Applications in industry and research - coating and thin-film characterization: Microhardness tests assess protective coatings, ceramic coatings, and laser- or thermally sprayed layers, helping to gauge process effectiveness and durability. See coatings. - heat-treatment and alloy development: Hardness profiles across a heat-treated metal or alloy reveal phase distributions, austenite/ferrite mixtures, or tempered regions, guiding process optimization. See heat treatment and metals. - material selection and quality control: In manufacturing, microhardness provides a quick, localized metric to compare materials or monitor production batches, particularly when dimensions are too small for bulk hardness tests. See materials testing.

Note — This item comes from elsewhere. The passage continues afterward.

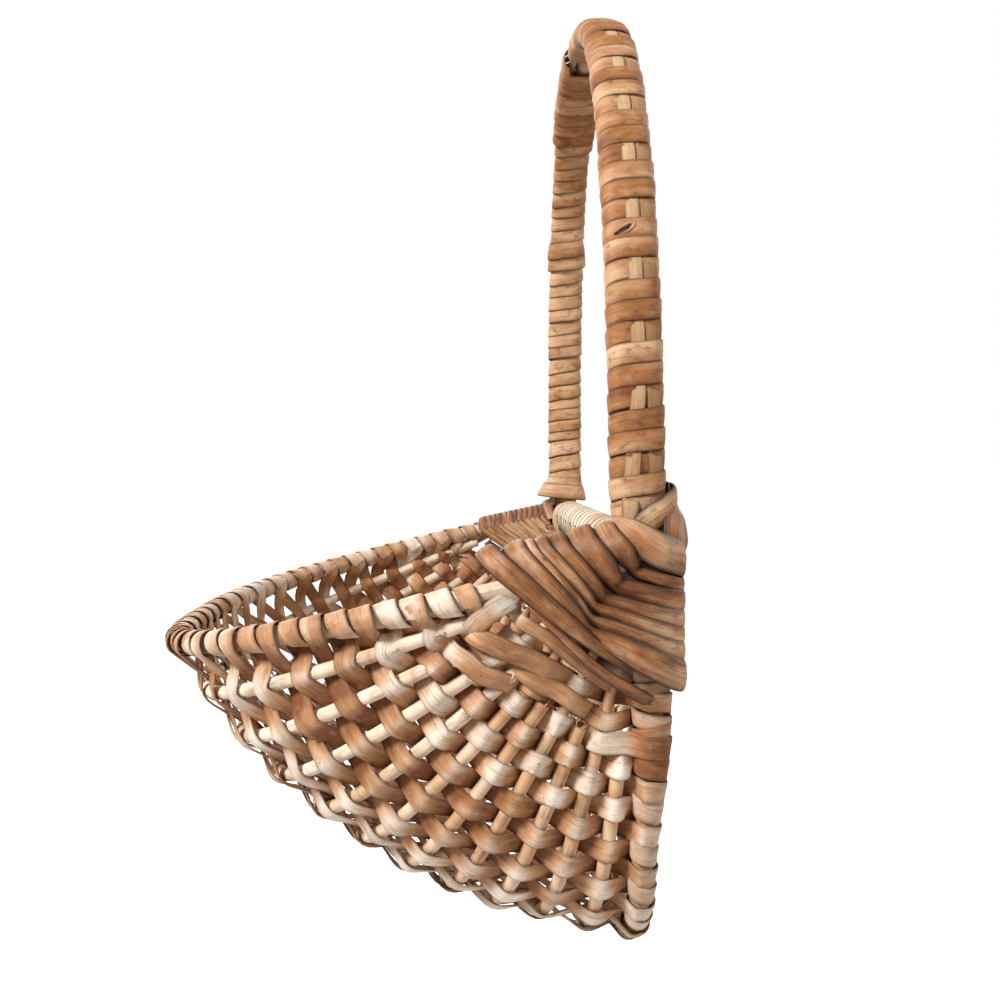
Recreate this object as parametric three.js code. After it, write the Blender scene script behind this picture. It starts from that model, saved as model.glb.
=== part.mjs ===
// A half-round rib basket that hangs flat against a wall, woven from split willow and rattan.
// Millimetres, +Z up. +Y faces the wall, -Y faces the room and X runs along the wall.
// The origin is under the middle of the handle, where the basket hangs on its hook.
// The shape is laid out from the corner line: the X axis through the two rim corners.
import * as THREE from "three";

// Outer shape
const RIM_REACH = 200;
const RIM_SQUARENESS = 2.8;
const RIM_TILT_DEGREES = 12;
const RIM_TAIL = 6;
const HOOP_HALF_WIDTH = 130;
const HOOP_DROP = 156;
const HOOP_SQUARENESS = 5.4;
const BELLY_FULLNESS = 1.7;
const ARCH_HEIGHT = 221;
const ARCH_SQUARENESS = 2.4;

// Rods
const HOOP_RADIUS = 4.2;
const RIM_RADIUS = 3.7;
const BACK_BAR_RADIUS = 4.2;
const RIB_RADIUS = 2.4;
const RIB_TIP_RADIUS = 1.3;
const RIB_TAPER_START = 26;
const RIB_TAPER_END = 95;
const BACK_RIB_RADIUS = 2;
const SIDE_ROD_RADIUS = 1.9;
const ROD_SIDES = 6;
const RIB_SIDES = 5;

// Front ribs, fanned about the corner line between the rim and the foot of the hoop
const RIB_COUNT = 10;
const LONG_RIB_START = 27;
const SHORT_RIB_START = 62;
const SHORT_RIB_STEP = 8;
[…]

Controversies and debates (practitioner-focused) - Relevance to real-world performance: Critics caution against relying on microhardness numbers alone to predict wear resistance or toughness, arguing that microstructure, morphology, and defect populations often dominate service behavior. Proponents counter that local hardness information is essential for coatings, surface treatments, and layered materials, where bulk tests do not capture critical near-surface properties. See wear (mechanical) and toughness. - Standardization and cross-lab comparability: Different laboratories may adopt varying loads, dwell times, and image analysis criteria, which can lead to nontrivial discrepancies between measurements for the same material. Industry practice emphasizes rigorous adherence to standardized procedures (for example, those published by standards bodies) to improve comparability. See standards and ASTM. - Instrumented indentation vs traditional microhardness: Advancing instrumentation now allows simultaneous measurement of stiffness and hardness at small scales (often called nanoindentation or instrumented indentation), but this can blur distinctions between conventional microhardness results and modulus data. The field continues to debate how best to interpret and report these measurements for material design and performance predictions. See Nanoindentation and instrumented indentation. - Interpretive conservatism vs engineering practicality: A pragmatic viewpoint stresses that hardness numbers, when properly obtained and contextualized, are valuable for rapid screening and process control. Critics from a more conservative or academic angle might demand deeper mechanistic insight, such as dislocation mechanisms, grain boundary effects, or phase transformations, to justify hardness differences beyond empirical correlations. See materials testing and metallurgy.